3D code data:
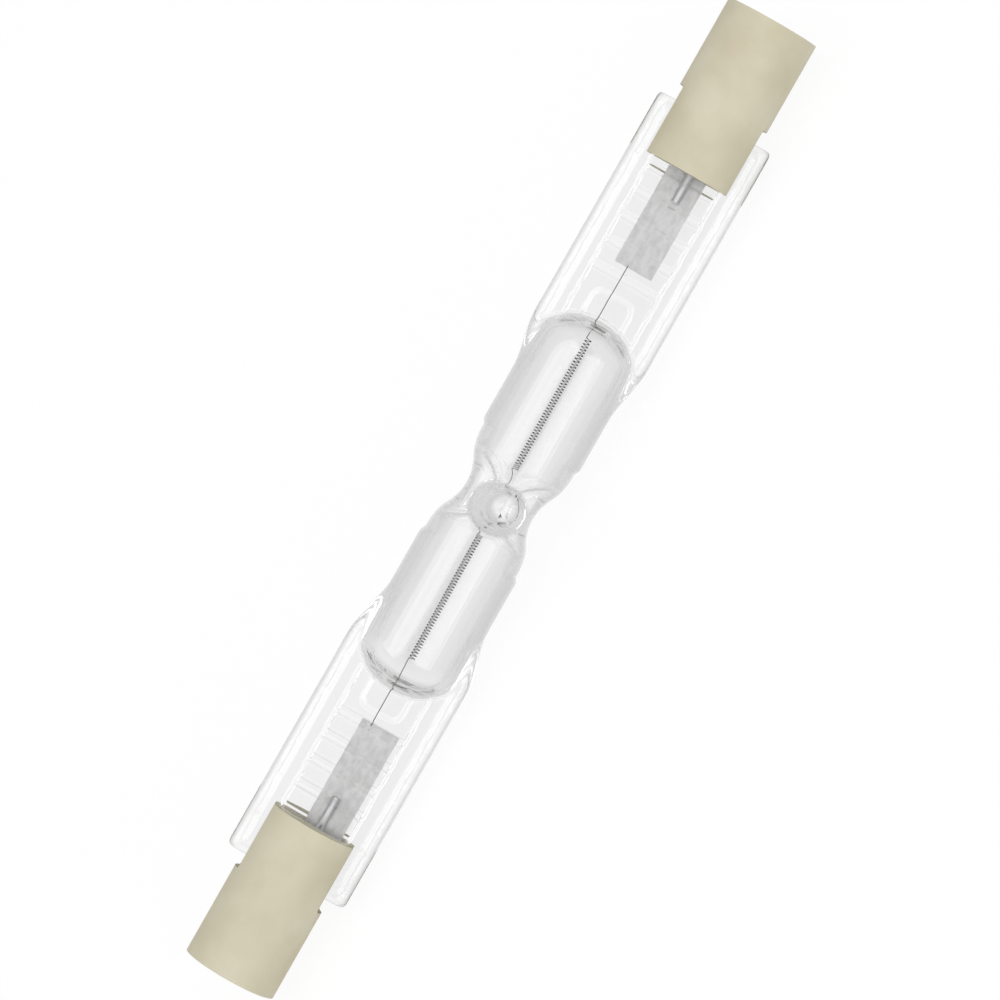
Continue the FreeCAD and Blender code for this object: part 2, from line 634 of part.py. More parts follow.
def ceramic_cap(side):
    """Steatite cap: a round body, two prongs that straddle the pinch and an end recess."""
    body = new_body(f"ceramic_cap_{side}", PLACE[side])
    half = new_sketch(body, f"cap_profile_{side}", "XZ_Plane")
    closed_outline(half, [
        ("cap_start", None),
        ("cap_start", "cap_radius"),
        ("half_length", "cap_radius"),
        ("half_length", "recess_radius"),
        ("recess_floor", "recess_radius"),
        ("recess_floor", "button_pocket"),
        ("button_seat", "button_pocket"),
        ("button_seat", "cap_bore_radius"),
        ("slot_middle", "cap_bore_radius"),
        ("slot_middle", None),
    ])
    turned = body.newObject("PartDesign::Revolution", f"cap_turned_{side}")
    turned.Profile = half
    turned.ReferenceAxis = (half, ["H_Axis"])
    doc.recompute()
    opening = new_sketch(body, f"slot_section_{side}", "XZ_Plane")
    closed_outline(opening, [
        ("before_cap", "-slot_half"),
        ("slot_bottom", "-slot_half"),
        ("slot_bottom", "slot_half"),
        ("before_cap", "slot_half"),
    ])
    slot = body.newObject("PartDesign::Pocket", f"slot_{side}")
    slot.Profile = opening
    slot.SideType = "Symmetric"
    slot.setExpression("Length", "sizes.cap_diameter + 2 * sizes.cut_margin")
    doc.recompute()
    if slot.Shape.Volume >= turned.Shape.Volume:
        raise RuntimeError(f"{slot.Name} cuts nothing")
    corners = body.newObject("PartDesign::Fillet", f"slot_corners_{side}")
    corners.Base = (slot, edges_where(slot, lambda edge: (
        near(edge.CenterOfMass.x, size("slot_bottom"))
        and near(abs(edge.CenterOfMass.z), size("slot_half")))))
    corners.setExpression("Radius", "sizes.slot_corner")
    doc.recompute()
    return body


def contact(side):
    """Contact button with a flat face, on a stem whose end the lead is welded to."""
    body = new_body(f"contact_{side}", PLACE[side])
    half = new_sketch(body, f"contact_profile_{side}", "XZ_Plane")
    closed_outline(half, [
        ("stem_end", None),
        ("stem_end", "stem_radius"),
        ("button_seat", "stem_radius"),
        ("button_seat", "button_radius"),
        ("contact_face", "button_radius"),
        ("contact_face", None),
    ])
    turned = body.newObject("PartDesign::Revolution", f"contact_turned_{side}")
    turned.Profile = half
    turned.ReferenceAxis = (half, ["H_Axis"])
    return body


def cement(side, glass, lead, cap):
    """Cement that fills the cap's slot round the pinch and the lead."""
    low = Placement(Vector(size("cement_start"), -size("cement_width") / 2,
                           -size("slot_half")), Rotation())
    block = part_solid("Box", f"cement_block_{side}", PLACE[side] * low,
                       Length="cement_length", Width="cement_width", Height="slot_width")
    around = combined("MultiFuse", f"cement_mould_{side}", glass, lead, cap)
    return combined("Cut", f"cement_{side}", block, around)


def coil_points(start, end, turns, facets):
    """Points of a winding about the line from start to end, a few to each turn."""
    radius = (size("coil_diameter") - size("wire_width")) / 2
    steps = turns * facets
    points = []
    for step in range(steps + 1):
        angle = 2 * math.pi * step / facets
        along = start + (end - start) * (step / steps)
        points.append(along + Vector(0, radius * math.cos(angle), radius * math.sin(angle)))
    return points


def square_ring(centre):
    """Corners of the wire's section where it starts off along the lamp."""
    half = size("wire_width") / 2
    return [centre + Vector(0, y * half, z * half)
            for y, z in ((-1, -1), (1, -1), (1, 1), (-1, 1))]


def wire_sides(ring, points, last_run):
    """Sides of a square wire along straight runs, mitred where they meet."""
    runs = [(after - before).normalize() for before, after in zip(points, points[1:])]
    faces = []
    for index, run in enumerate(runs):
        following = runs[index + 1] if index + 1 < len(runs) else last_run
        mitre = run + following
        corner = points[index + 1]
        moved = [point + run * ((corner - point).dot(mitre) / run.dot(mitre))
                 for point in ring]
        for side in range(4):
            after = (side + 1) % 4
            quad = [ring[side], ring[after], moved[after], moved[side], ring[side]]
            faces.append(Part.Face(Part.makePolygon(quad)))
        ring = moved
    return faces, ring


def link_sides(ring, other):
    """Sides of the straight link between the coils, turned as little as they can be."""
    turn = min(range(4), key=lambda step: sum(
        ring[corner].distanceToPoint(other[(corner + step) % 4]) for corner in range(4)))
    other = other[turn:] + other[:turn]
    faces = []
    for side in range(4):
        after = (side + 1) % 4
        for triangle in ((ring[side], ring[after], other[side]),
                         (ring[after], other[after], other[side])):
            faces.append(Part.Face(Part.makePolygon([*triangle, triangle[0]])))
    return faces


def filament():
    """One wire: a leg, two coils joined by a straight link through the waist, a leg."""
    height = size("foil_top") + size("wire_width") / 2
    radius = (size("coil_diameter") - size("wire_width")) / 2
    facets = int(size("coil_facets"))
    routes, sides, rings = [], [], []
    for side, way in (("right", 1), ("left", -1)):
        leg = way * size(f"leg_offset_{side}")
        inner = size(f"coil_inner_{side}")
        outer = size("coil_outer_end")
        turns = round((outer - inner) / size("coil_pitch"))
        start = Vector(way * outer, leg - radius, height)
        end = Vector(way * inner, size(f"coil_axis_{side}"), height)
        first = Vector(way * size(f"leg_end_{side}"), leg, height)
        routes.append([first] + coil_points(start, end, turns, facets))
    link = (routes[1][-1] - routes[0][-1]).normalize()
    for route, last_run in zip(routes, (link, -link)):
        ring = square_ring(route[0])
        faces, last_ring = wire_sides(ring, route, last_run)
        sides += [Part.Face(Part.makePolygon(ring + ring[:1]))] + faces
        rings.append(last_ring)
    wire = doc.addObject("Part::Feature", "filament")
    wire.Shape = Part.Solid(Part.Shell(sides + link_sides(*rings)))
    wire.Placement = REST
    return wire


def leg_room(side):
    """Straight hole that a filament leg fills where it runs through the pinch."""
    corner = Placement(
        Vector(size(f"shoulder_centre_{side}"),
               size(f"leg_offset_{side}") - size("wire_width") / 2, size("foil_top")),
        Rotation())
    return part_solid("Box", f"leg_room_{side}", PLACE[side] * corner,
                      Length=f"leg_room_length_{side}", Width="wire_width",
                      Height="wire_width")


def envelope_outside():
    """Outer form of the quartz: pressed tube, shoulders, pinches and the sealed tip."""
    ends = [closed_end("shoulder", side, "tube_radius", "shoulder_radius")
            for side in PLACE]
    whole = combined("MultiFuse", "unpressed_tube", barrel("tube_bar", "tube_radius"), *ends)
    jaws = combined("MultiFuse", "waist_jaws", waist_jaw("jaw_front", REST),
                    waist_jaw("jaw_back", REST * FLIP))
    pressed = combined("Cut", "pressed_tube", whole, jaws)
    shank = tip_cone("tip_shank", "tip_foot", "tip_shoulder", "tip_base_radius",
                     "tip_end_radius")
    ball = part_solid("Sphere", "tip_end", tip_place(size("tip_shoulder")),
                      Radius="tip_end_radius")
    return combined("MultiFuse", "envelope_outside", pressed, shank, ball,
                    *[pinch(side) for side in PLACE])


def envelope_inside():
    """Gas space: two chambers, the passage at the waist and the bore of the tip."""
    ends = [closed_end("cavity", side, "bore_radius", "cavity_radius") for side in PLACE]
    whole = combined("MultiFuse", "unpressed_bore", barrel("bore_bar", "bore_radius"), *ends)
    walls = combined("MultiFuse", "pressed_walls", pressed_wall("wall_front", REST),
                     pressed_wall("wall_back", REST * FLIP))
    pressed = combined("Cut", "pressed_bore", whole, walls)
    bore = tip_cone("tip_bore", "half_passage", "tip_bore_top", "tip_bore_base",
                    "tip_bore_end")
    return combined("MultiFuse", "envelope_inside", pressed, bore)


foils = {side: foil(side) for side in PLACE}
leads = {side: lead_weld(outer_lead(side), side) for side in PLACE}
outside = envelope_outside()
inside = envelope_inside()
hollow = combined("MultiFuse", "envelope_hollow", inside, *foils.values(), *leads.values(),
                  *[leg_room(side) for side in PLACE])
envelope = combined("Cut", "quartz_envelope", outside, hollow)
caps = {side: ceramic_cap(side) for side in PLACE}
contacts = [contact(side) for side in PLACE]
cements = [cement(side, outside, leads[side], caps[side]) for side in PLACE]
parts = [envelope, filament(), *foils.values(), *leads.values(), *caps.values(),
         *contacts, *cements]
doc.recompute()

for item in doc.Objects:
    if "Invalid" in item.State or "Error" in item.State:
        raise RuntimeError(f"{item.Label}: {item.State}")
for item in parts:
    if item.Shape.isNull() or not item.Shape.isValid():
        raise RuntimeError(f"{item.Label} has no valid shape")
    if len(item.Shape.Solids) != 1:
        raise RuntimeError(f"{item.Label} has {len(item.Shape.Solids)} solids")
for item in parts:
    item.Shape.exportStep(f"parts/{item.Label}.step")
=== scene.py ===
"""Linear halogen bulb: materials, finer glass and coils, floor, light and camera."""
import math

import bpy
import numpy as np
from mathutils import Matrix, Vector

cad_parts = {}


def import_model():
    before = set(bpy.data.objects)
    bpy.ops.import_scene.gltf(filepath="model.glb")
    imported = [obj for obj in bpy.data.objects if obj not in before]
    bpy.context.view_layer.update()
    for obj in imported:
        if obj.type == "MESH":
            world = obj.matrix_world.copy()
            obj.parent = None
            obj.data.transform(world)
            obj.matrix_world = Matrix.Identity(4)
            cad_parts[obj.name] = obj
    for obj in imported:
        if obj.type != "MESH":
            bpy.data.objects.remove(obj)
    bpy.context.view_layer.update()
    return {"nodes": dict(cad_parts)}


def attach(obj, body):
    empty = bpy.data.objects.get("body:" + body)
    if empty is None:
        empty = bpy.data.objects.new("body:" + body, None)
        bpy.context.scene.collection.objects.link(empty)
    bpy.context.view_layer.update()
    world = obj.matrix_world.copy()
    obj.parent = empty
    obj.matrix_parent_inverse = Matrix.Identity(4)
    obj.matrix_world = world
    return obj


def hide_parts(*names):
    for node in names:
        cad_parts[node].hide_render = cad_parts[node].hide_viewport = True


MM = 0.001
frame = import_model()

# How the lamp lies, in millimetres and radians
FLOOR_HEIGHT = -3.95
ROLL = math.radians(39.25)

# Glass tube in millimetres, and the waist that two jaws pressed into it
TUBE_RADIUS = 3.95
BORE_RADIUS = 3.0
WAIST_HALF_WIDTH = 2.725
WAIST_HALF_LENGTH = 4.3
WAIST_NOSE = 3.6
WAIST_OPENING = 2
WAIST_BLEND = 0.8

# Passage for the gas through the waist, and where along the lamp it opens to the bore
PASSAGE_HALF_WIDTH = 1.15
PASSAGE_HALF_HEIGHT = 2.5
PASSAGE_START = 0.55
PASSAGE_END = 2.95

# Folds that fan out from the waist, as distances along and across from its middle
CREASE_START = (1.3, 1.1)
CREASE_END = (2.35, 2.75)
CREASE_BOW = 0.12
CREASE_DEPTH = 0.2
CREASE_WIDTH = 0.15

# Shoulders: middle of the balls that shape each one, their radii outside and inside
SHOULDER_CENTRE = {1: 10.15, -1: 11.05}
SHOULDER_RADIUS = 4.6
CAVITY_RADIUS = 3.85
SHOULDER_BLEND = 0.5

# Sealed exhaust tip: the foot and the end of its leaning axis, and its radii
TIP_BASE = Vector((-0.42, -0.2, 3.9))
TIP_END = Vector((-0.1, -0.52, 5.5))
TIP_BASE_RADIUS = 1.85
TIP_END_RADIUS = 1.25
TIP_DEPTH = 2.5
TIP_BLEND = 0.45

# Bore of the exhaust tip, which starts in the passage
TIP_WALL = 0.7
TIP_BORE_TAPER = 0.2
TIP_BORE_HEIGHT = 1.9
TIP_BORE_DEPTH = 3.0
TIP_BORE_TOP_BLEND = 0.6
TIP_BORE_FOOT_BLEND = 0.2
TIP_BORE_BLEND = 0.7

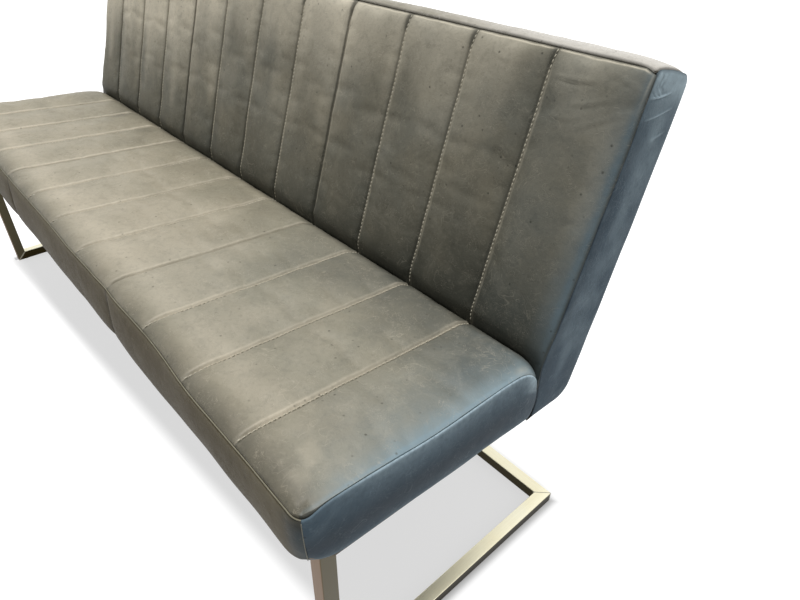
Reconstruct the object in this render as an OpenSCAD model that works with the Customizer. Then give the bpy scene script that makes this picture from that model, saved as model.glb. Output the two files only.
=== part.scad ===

**What to do:** Give again the lines from the one with "inside = envelope_inside()" to the one with "if empty is", both lines included, exactly and with no other line.

**Solved exercise:**
inside = envelope_inside()
hollow = combined("MultiFuse", "envelope_hollow", inside, *foils.values(), *leads.values(),
                  *[leg_room(side) for side in PLACE])
envelope = combined("Cut", "quartz_envelope", outside, hollow)
caps = {side: ceramic_cap(side) for side in PLACE}
contacts = [contact(side) for side in PLACE]
cements = [cement(side, outside, leads[side], caps[side]) for side in PLACE]
parts = [envelope, filament(), *foils.values(), *leads.values(), *caps.values(),
         *contacts, *cements]
doc.recompute()

for item in doc.Objects:
    if "Invalid" in item.State or "Error" in item.State:
        raise RuntimeError(f"{item.Label}: {item.State}")
for item in parts:
    if item.Shape.isNull() or not item.Shape.isValid():
        raise RuntimeError(f"{item.Label} has no valid shape")
    if len(item.Shape.Solids) != 1:
        raise RuntimeError(f"{item.Label} has {len(item.Shape.Solids)} solids")
for item in parts:
    item.Shape.exportStep(f"parts/{item.Label}.step")
=== scene.py ===
"""Linear halogen bulb: materials, finer glass and coils, floor, light and camera."""
import math

import bpy
import numpy as np
from mathutils import Matrix, Vector

cad_parts = {}


def import_model():
    before = set(bpy.data.objects)
    bpy.ops.import_scene.gltf(filepath="model.glb")
    imported = [obj for obj in bpy.data.objects if obj not in before]
    bpy.context.view_layer.update()
    for obj in imported:
        if obj.type == "MESH":
            world = obj.matrix_world.copy()
            obj.parent = None
            obj.data.transform(world)
            obj.matrix_world = Matrix.Identity(4)
            cad_parts[obj.name] = obj
    for obj in imported:
        if obj.type != "MESH":
            bpy.data.objects.remove(obj)
    bpy.context.view_layer.update()
    return {"nodes": dict(cad_parts)}


def attach(obj, body):
    empty = bpy.data.objects.get("body:" + body)
    if empty is None:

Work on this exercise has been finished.